● EXERCISE INSTRUCTIONS: Output all of the entries exactly as written.

● RECORDS PROVIDED:
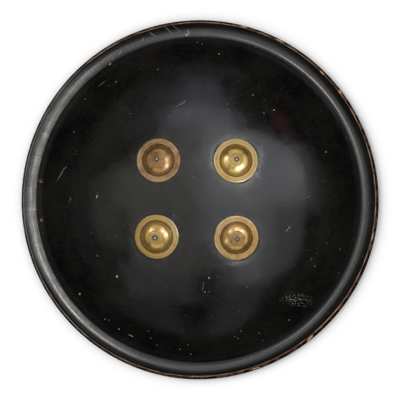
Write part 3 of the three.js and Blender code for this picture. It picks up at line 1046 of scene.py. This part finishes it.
def lacquer_material():
    """Black lacquer over hide: bare tan chips, scratches, a worn lip and a plain brown back."""
    n = Nodes("lacquered_hide")
    past = n.value("past_arris")
    back = n.span(past, *BACK_START)
    front = n.math("SUBTRACT", 1.0, back)
    flat = n.vector("MULTIPLY", n.where, (1, 1, 0))
    ray = n.vector("NORMALIZE", flat)
    away = n.vector("LENGTH", flat)

    # Black, faintly clouded
    cloud = n.noise(13, 5, 0.6)
    mottle = n.plus(n.noise(340, 3, 0.6), 0.45, n.times(cloud, 0.55))
    colour = n.mix(n.span(mottle, 0.38, 0.62), LACQUER_BLACK, LACQUER_CLOUDED)
    tint = n.marks(n.jitter(30, 12 * MM), on_front(BROWN_TINT), 0.8)
    colour = n.coat(colour, LACQUER_BROWN, tint, 0.7)

    # Gutter, with lines along it and rays across it
    side = n.toward(ray, WORN_AND_HIGHLIGHT_SIDE, 0.3, 0.95)
    wide_side = n.toward(ray, WIDE_SIDE, 0.6, 0.98)
    clean_side = n.toward(ray, CLEAN_SIDE, 0.3, 0.9)
    lift = n.node("ShaderNodeCombineXYZ", {"Z": n.times(away, 560)}).outputs[0]
    lines = n.noise(1, 4, 0.6, n.vector("ADD", n.vector("MULTIPLY", ray, (7, 7, 7)), lift))
    inward = n.plus(clean_side, CLEAN_INSET, away)
    outward = n.plus(wide_side, WIDE_REACH, away)
    outward = n.plus(clean_side, CLEAN_REACH, outward)
    outward = n.plus(lines, LINE_REACH, outward)
    gutter = n.times(n.span(inward, *GUTTER_INSIDE), n.span(outward, *GUTTER_OUTSIDE))
    gutter = n.times(gutter, n.span(lines, 0.34, 0.58, 0.55, 1.0))
    fine_rays = n.noise(260, 4, 0.75, ray)
    ray_patches = n.patches(40, 3, 0.5, 0.42, 0.60)
    rays = n.times(n.span(fine_rays, 0.54, 0.64), n.times(ray_patches, gutter), n.plus(side, 0.85, 0.15))
    dust = n.times(side, n.patches(90, 4, 0.6, 0.3, 0.7, 0.55, 1.0))
    dust = n.times(gutter, n.most(dust, 0.12), n.span(lines, 0.36, 0.60, 0.55, 1.1))
    colour = n.mix(gutter, colour, n.mix(side, GUTTER_PLAIN, GUTTER_WORN))
    colour = n.coat(colour, GUTTER_DUST, dust, 0.8)
    dark_rays = n.times(n.span(fine_rays, 0.46, 0.36), gutter, 0.5)
    colour = n.mix(dark_rays, colour, RAY_DARK)
    colour = n.coat(colour, RAY_PALE, rays, 0.6)

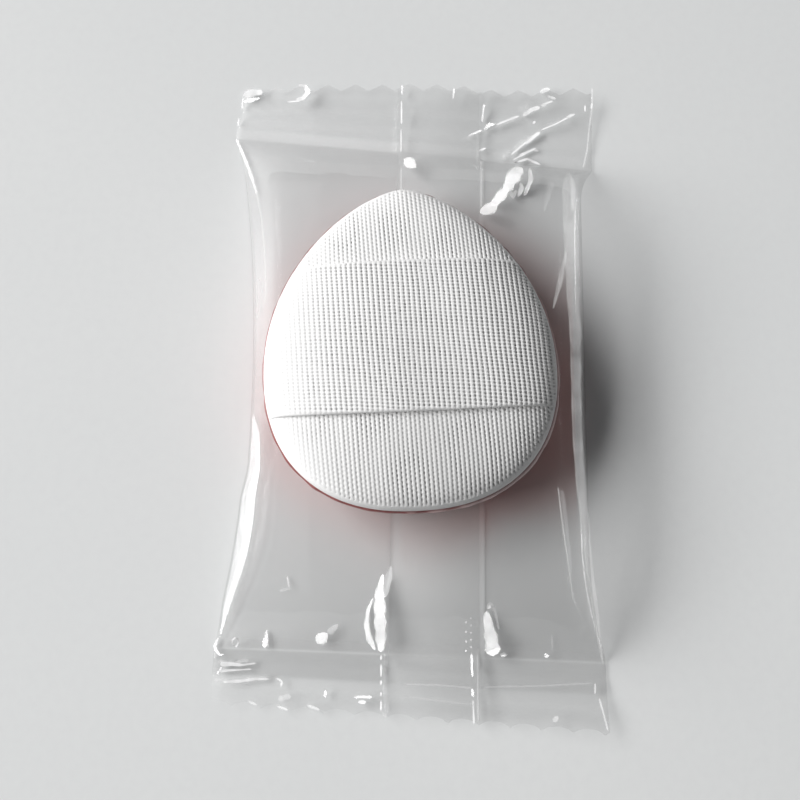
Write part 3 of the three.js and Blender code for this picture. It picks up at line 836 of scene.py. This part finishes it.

● EXPECTED OUTPUT:
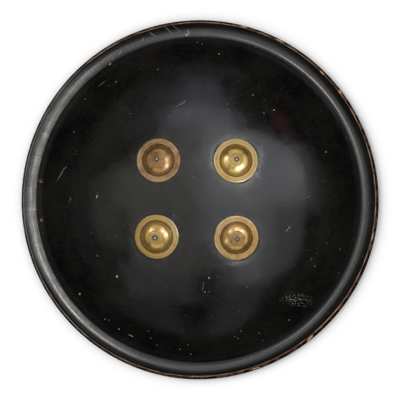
Write part 3 of the three.js and Blender code for this picture. It picks up at line 1046 of scene.py. This part finishes it.
def lacquer_material():
    """Black lacquer over hide: bare tan chips, scratches, a worn lip and a plain brown back."""
    n = Nodes("lacquered_hide")
    past = n.value("past_arris")
    back = n.span(past, *BACK_START)
    front = n.math("SUBTRACT", 1.0, back)
    flat = n.vector("MULTIPLY", n.where, (1, 1, 0))
    ray = n.vector("NORMALIZE", flat)
    away = n.vector("LENGTH", flat)

    # Black, faintly clouded
    cloud = n.noise(13, 5, 0.6)
    mottle = n.plus(n.noise(340, 3, 0.6), 0.45, n.times(cloud, 0.55))
    colour = n.mix(n.span(mottle, 0.38, 0.62), LACQUER_BLACK, LACQUER_CLOUDED)
    tint = n.marks(n.jitter(30, 12 * MM), on_front(BROWN_TINT), 0.8)
    colour = n.coat(colour, LACQUER_BROWN, tint, 0.7)

    # Gutter, with lines along it and rays across it
    side = n.toward(ray, WORN_AND_HIGHLIGHT_SIDE, 0.3, 0.95)
    wide_side = n.toward(ray, WIDE_SIDE, 0.6, 0.98)
    clean_side = n.toward(ray, CLEAN_SIDE, 0.3, 0.9)
    lift = n.node("ShaderNodeCombineXYZ", {"Z": n.times(away, 560)}).outputs[0]
    lines = n.noise(1, 4, 0.6, n.vector("ADD", n.vector("MULTIPLY", ray, (7, 7, 7)), lift))
    inward = n.plus(clean_side, CLEAN_INSET, away)
    outward = n.plus(wide_side, WIDE_REACH, away)
    outward = n.plus(clean_side, CLEAN_REACH, outward)
    outward = n.plus(lines, LINE_REACH, outward)
    gutter = n.times(n.span(inward, *GUTTER_INSIDE), n.span(outward, *GUTTER_OUTSIDE))
    gutter = n.times(gutter, n.span(lines, 0.34, 0.58, 0.55, 1.0))
    fine_rays = n.noise(260, 4, 0.75, ray)
    ray_patches = n.patches(40, 3, 0.5, 0.42, 0.60)
    rays = n.times(n.span(fine_rays, 0.54, 0.64), n.times(ray_patches, gutter), n.plus(side, 0.85, 0.15))
    dust = n.times(side, n.patches(90, 4, 0.6, 0.3, 0.7, 0.55, 1.0))
    dust = n.times(gutter, n.most(dust, 0.12), n.span(lines, 0.36, 0.60, 0.55, 1.1))
    colour = n.mix(gutter, colour, n.mix(side, GUTTER_PLAIN, GUTTER_WORN))
    colour = n.coat(colour, GUTTER_DUST, dust, 0.8)
    dark_rays = n.times(n.span(fine_rays, 0.46, 0.36), gutter, 0.5)
    colour = n.mix(dark_rays, colour, RAY_DARK)
    colour = n.coat(colour, RAY_PALE, rays, 0.6)

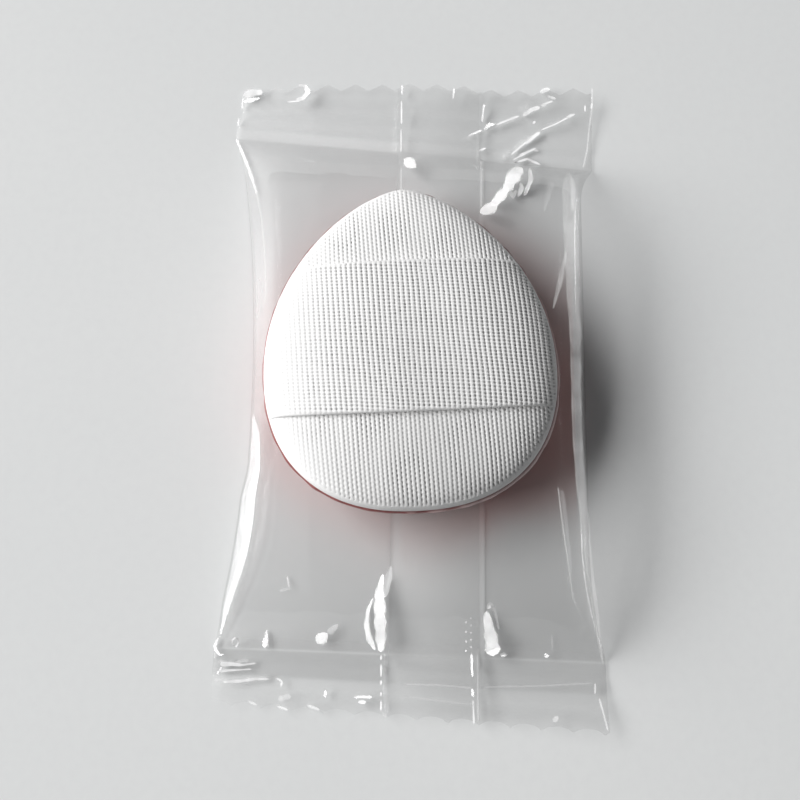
Write part 3 of the three.js and Blender code for this picture. It picks up at line 836 of scene.py. This part finishes it.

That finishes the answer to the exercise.